As a particular chapter in the history of the press, the women's pages of the major dailies have often been associated with a kind of journalistic ghetto in which fashion, cooking and childcare themes dominate. For this reason, they have been conceived as a discursive forum for the reproduction of gender roles. By studying the women's page of the newspaper Le Devoir from the mid-1960s to the early 1970s, Marilou Tanguay reveals a more complex reality. She observes how, in these years of the re-emergence of the feminist movement, this forum made it possible to inform women readers about various issues such as abortion, the place of women in politics, unequal access to higher education and discrimination in the job market. Thus, within this "alternative discursive space", certain central demands of the women's movement could be transmitted. The disappearance of the women's page in 1971, in the very name of the obsolescence of such segregation, led to a paradoxical decrease in the space given to feminist issues in the newspaper. According to Tanguay, the phenomenon attests to the strong persistence of a masculine and sexist culture within the media sphere. Of this rich contribution, the jury particularly appreciated the solidity of the demonstration, the vigour of the argument and the attention paid to the issues of intersectionality.

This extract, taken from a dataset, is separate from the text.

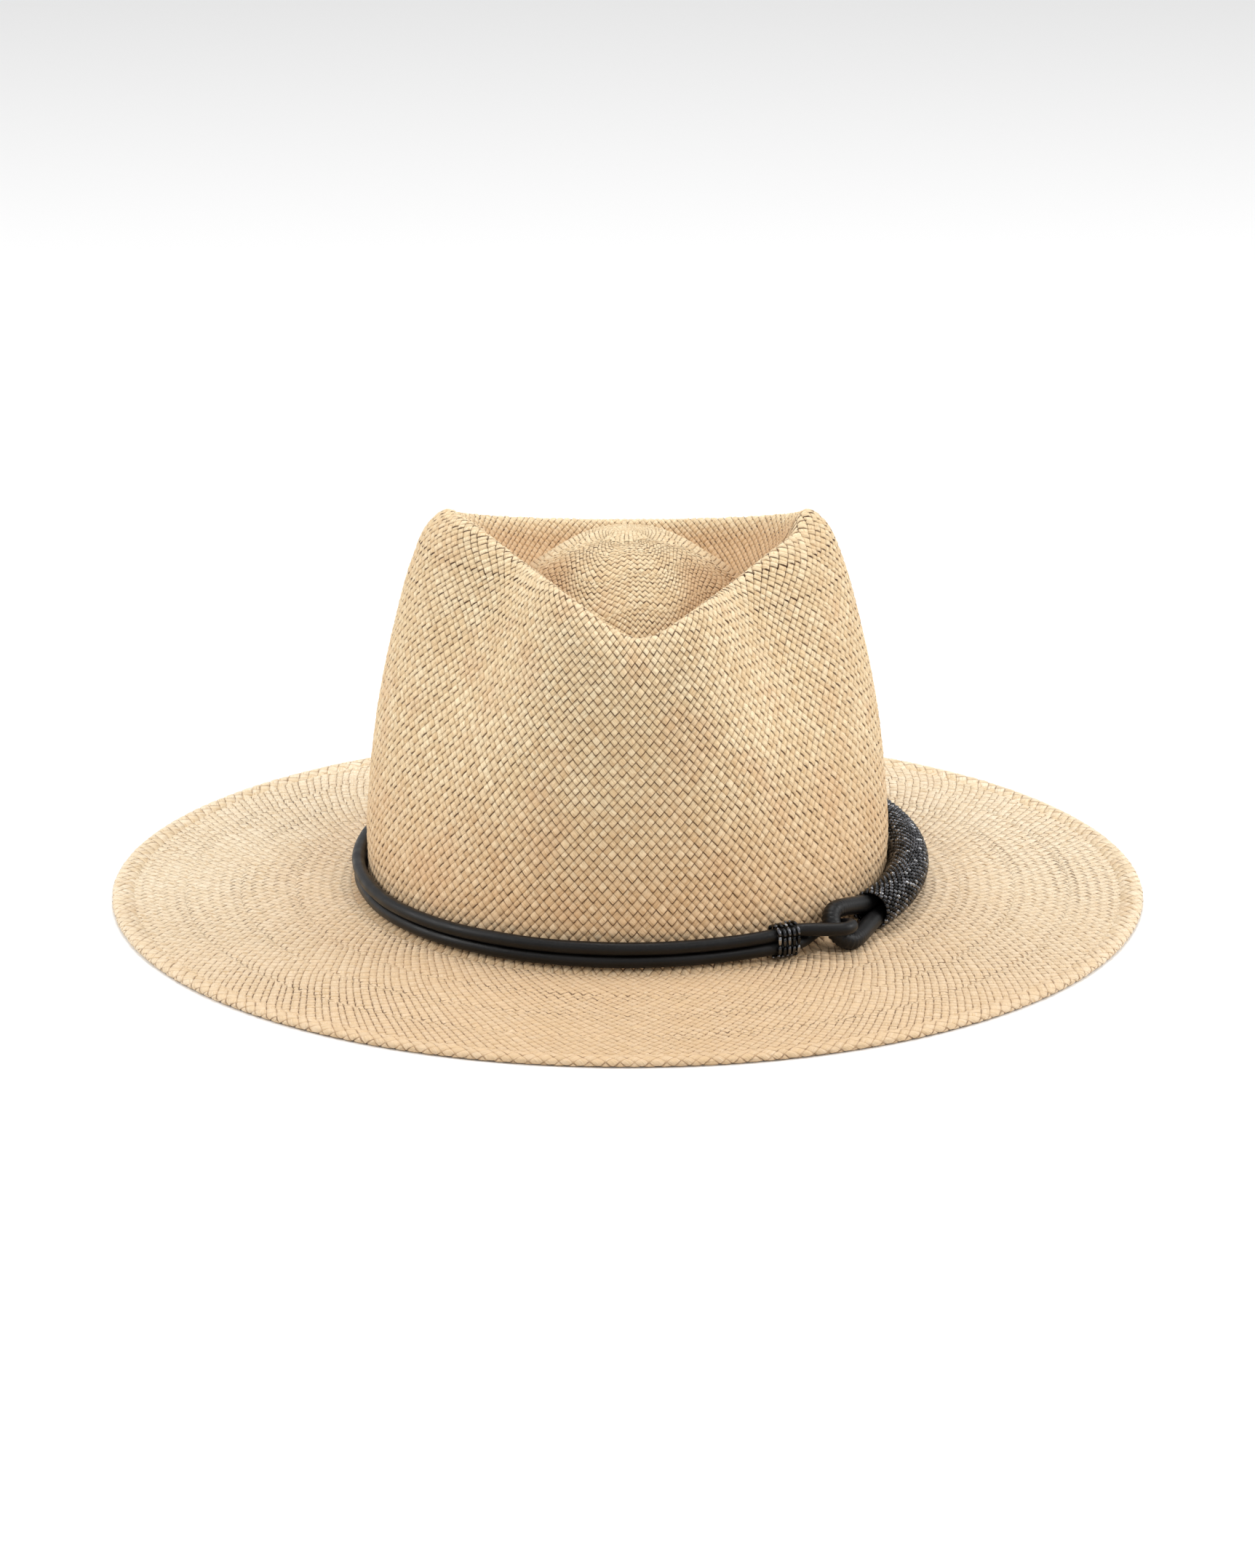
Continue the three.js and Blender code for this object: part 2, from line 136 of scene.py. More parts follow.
class Surface:
    """A smooth surface sampled at (angle t, share s of each meridian's length), with its normals.

    measure replaces the lengths between rows. From share cap on, the surface is a smooth dome.
    """

    CAP_RISE = 1.6

    def __init__(self, rows, count, flip=False, measure=None, cap=None):
        steps = np.linalg.norm(np.diff(rows, axis=0), axis=-1)
        length = np.zeros(rows.shape[:2])
        length[1:] = np.cumsum(steps if measure is None else measure, axis=0)
        share = length / length[-1]
        grid = np.linspace(0, 1, count)
        self.p = np.empty((count, AROUND, 3))
        for j in range(AROUND):
            for c in range(3):
                self.p[:, j, c] = np.interp(grid, share[:, j], rows[:, j, c])
        if cap is not None:
            start = int(cap * (count - 1))
            ring = self.p[start]
            middle = ring.mean(0) + (0, 0, self.CAP_RISE)
            k = ((1 - grid[start:]) / (1 - grid[start]))[:, None]
            self.p[start:, :, :2] = middle[:2] + (ring[:, :2] - middle[:2]) * k[..., None]
            self.p[start:, :, 2] = middle[2] - (middle[2] - ring[:, 2]) * k**2
        round_ = np.roll(self.p, -1, 1) - np.roll(self.p, 1, 1)
        along = np.gradient(self.p, axis=0)
        n = np.cross(round_, along)
        n /= np.maximum(np.linalg.norm(n, axis=-1, keepdims=True), 1e-12)
        self.n = -n if flip else n
        step = self.p - np.roll(self.p, 1, 1)
        self.girth = np.linalg.norm(step, axis=-1).sum(1)
        self.length = steps.sum(0).mean()
        self.grid = grid

    def offset(self, distance):
        """The same surface moved along its normals, facing the other way."""
        other = object.__new__(Surface)
        other.p = self.p + self.n * distance
        other.n = -self.n
        other.girth, other.length, other.grid = self.girth, self.length, self.grid
        return other

    def at(self, t, s):
        """Points and normals at angles t and shares s."""
        ft = (t / TAU * AROUND) % AROUND
        j0 = np.floor(ft).astype(int) % AROUND
        j1 = (j0 + 1) % AROUND
        wt = (ft - np.floor(ft))[:, None]
        fs = np.clip(s, 0, 1) * (len(self.grid) - 1)
        i0 = np.minimum(fs.astype(int), len(self.grid) - 2)
        ws = (fs - i0)[:, None]
        out = []
        for a in (self.p, self.n):
            low = a[i0, j0] * (1 - wt) + a[i0, j1] * wt
            high = a[i0 + 1, j0] * (1 - wt) + a[i0 + 1, j1] * wt
            out.append(low * (1 - ws) + high * ws)
        return out


def hat_rows():
    rings = [station(k, ANGLES) for k in range(len(STATIONS))]
    beyond = np.roll(rings[1], AROUND // 2, 0)
    rows = through([beyond] + rings, [1] + [SPAN_ROWS] * (len(rings) - 1))
    return rows[1:]


rows = hat_rows()
brim_row = SPAN_ROWS * BRIM_START
crest_row = SPAN_ROWS * (BRIM_START - CREST)


def crown_measure(up):
    """Row spacing up each meridian: level rows on the wall, the rest shared out to the apex."""
    step = np.diff(up, axis=0)
    length = np.linalg.norm(step, axis=-1)
    wall = 0.35 * length + 0.65 * np.abs(step[..., 2])
    wall_total, top_total = wall[:crest_row].sum(0), length[crest_row:].sum(0)
    side = AROUND // 4
    total = max(wall_total[side] + top_total[side], wall_total.max() + 60)
    return np.vstack([wall[:crest_row], length[crest_row:] * (total - wall_total) / top_total])


crown_up = rows[brim_row::-1]
crown_top = Surface(crown_up, 500, measure=crown_measure(crown_up), cap=0.9)
crown_top.n[-1] = (0, 0, 1)
brim_top = Surface(rows[brim_row:], 200, flip=True)
crown_in = crown_top.offset(-STRAW_T)
brim_under = brim_top.offset(-STRAW_T)


# ---------------------------------------------------------------- mesh helpers
def to_object(name, verts, faces, uv=None, paint=None):
    """A smooth mesh object in metres. faces is a list of index arrays, one per corner count."""
    mesh = bpy.data.meshes.new(name)
    verts = np.asarray(verts, float).copy()
    verts[:, 1] += HEAD_SHIFT
    verts *= MM
    counts = np.concatenate([np.full(len(f), f.shape[1]) for f in faces])
    loops = np.concatenate([f.ravel() for f in faces])
    used, loops = np.unique(loops, return_inverse=True)
    verts = verts[used]
    mesh.vertices.add(len(verts))
    mesh.vertices.foreach_set("co", verts.ravel())
    mesh.loops.add(len(loops))
    mesh.loops.foreach_set("vertex_index", loops.astype(np.int32))
    mesh.polygons.add(len(counts))
    starts = np.concatenate([[0], np.cumsum(counts)[:-1]])
    mesh.polygons.foreach_set("loop_start", starts.astype(np.int32))
    mesh.polygons.foreach_set("loop_total", counts.astype(np.int32))
    mesh.polygons.foreach_set("use_smooth", np.ones(len(counts), bool))
    if uv is not None:
        layer = mesh.uv_layers.new(name="strand")
        layer.data.foreach_set("uv", np.concatenate([u.reshape(-1, 2) for u in uv]).ravel())
    if paint is not None:
        layer = mesh.color_attributes.new(name="paint", type="FLOAT_COLOR", domain="POINT")
        rgba = np.ones((len(verts), 4))
        rgba[:, :3] = paint[used]
        layer.data.foreach_set("color", rgba.ravel())
    mesh.update(calc_edges=True)
    mesh.validate()
    obj = bpy.data.objects.new(name, mesh)
    bpy.context.scene.collection.objects.link(obj)
    return obj


def grid_faces(rings, sides, closed):
    i = np.arange(rings if closed else rings - 1)[:, None]
    j = np.arange(sides)[None, :]
    i2, j2 = (i + 1) % rings, (j + 1) % sides
    return np.stack([i * sides + j, i * sides + j2, i2 * sides + j2, i2 * sides + j], -1).reshape(-1, 4)


class MeshParts:
    """Collects vertices, faces, strand coordinates and paint of several patches into one mesh."""

    def __init__(self):
        self.verts, self.paint, self.faces, self.uv, self.count = [], [], [], [], 0

    def add(self, verts, paint, faces, uv):
        """faces and uv each hold one array for the quads and one for the triangles."""
        self.faces.append([kind + self.count for kind in faces])
        self.uv.append(uv)
        self.verts.append(verts)
        self.paint.append(paint)
        self.count += len(verts)

    def build(self, name):
        faces, uv = ([np.concatenate(kind) for kind in zip(*pairs)] for pairs in (self.faces, self.uv))
        return to_object(name, np.concatenate(self.verts), faces, uv, np.concatenate(self.paint))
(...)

Poitras, Daniel. « Mettre en scène l’exclusion de l’histoire. Les femmes à l’université et le concours Miss Quartier Latin (1950-1963) », Revue d’histoire de l’Amérique française, volume 72, numéro 3, hiver 2019, p. 41-71.
The jury awarded a "special mention" to Daniel Poitras for this study of cultural history that stands out for its originality and sophistication. Re-reading against the grain the sources of the student movement produced by its male leaders, this article features the participants of the annual "Miss Latin Quarter" contest. The author uses this carnival event, inaugurated at Université Montréal in 1950, to observe the tensions introduced in student culture by the new influx of women into the university ranks. In a metonymic way, the competition reveals a whole symbolic order in transformation. The repeated efforts of the organizers to re-establish gender roles in this Mecca of knowledge undoubtedly signaled the anguish associated with a loss of privilege. While the analysis focuses on the symbolic violence implied by this annual ritual, it also detects the efforts of resistance and subversion by participants seeking to break free, to a greater or lesser extent, from the normative discourses held against them. One of the qualities of the article is certainly that it mobilizes the grid for the analysis of regimes of historicity for the benefit of gender history; the borrowing allows us to shed more light on the way in which female students - rhetorically assimilated to the eternal feminine - were kept away from making history.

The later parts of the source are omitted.